Ingevolge artikel 36, tweede lid, sub a, van de planvoorschriften is, voor zover ter plaatse bedrijven zijn toegestaan, een bedrijf toegestaan dat valt in de bij de voorschriften behorende Staat van Inrichtingen onder categorie IV, zijnde een composteringsinrichting voor groenafval, en zijn voor het overige (slechts) bedrijven toegestaan die vallen onder de categorieën I, II en III, niet zijnde bedrijven voor ontplofbare stoffenopslag.
2.10.3. Het plan maakt op de gronden met de bestemming "Bedrijven (B)" de vestiging van bedrijven in zwaardere categorieën mogelijk dan thans feitelijk aanwezig zijn. Niet duidelijk is hoe deze bestemming zich verhoudt met het conserverend karakter van het plan alsmede met de omringende bestemmingen. Verweerder heeft niet inzichtelijk gemaakt waarom deze ruime bestemmingsregeling uit planologisch opzicht gewenst is. Hieruit volgt dat het bestreden besluit, voor zover daarbij goedkeuring is verleend aan het plandeel met de bestemming "Bedrijven (B)" ten oosten van de Gaasperplas niet berust op een deugdelijke motivering.
2.11. Gelet op hetgeen is overwogen onder 2.10.3. is het beroep gedeeltelijk gegrond. Het bestreden besluit dient voor zover daarbij goedkeuring is verleend aan het plandeel met de bestemming "Bedrijven (B)" ten oosten van de Gaasperplas wegens strijd met artikel 3:46 van de Awb te worden vernietigd. Het beroep is voor het overige ongegrond.
2.12. Verweerder dient op na te melden wijze in de proceskosten te worden veroordeeld.
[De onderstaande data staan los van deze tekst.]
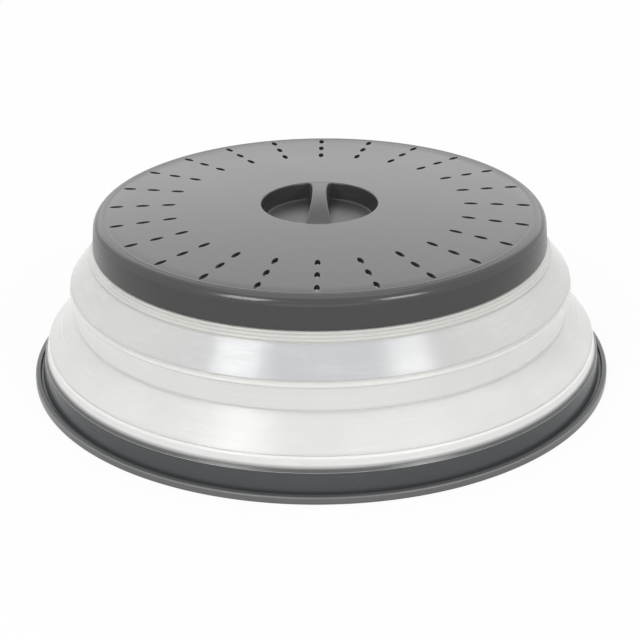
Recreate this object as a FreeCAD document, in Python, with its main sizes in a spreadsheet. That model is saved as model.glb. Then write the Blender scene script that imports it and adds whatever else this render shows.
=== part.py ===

De Afdeling bestuursrechtspraak van de Raad van State
Recht doende in naam der Koningin:
I. verklaart het beroep gedeeltelijk gegrond;
II. vernietigt het besluit van 20 februari 2007, kenmerk 2007-2400, voor zover daarbij goedkeuring is verleend aan het plandeel met de bestemming "Bedrijven (B)" ten oosten van de Gaasperplas;
III. verklaart het beroep voor het overige ongegrond;
IV. veroordeelt het college van gedeputeerde staten van Noord-Holland tot vergoeding van bij de vereniging "Vereniging Vrienden van het Gaasperplaspark" in verband met de behandeling van het beroep opgekomen proceskosten tot een bedrag van € 79,92 (zegge: negenenzeventig euro en tweeënnegentig cent); het dient door de provincie Noord-Holland aan de vereniging "Vereniging Vrienden van het Gaasperplaspark" onder vermelding van het zaaknummer te worden betaald;
V. gelast dat de provincie Noord-Holland aan de vereniging "Vereniging Vrienden van het Gaasperplaspark" het door haar voor de behandeling van het beroep betaalde griffierecht ten bedrage van € 285,00 (zegge: tweehonderdvijfentachtig euro) vergoedt.
Aldus vastgesteld door mr. J.C.K.W. Bartel, lid van de enkelvoudige kamer, in tegenwoordigheid van mr. A.M.E.A. Neuwahl, ambtenaar van Staat.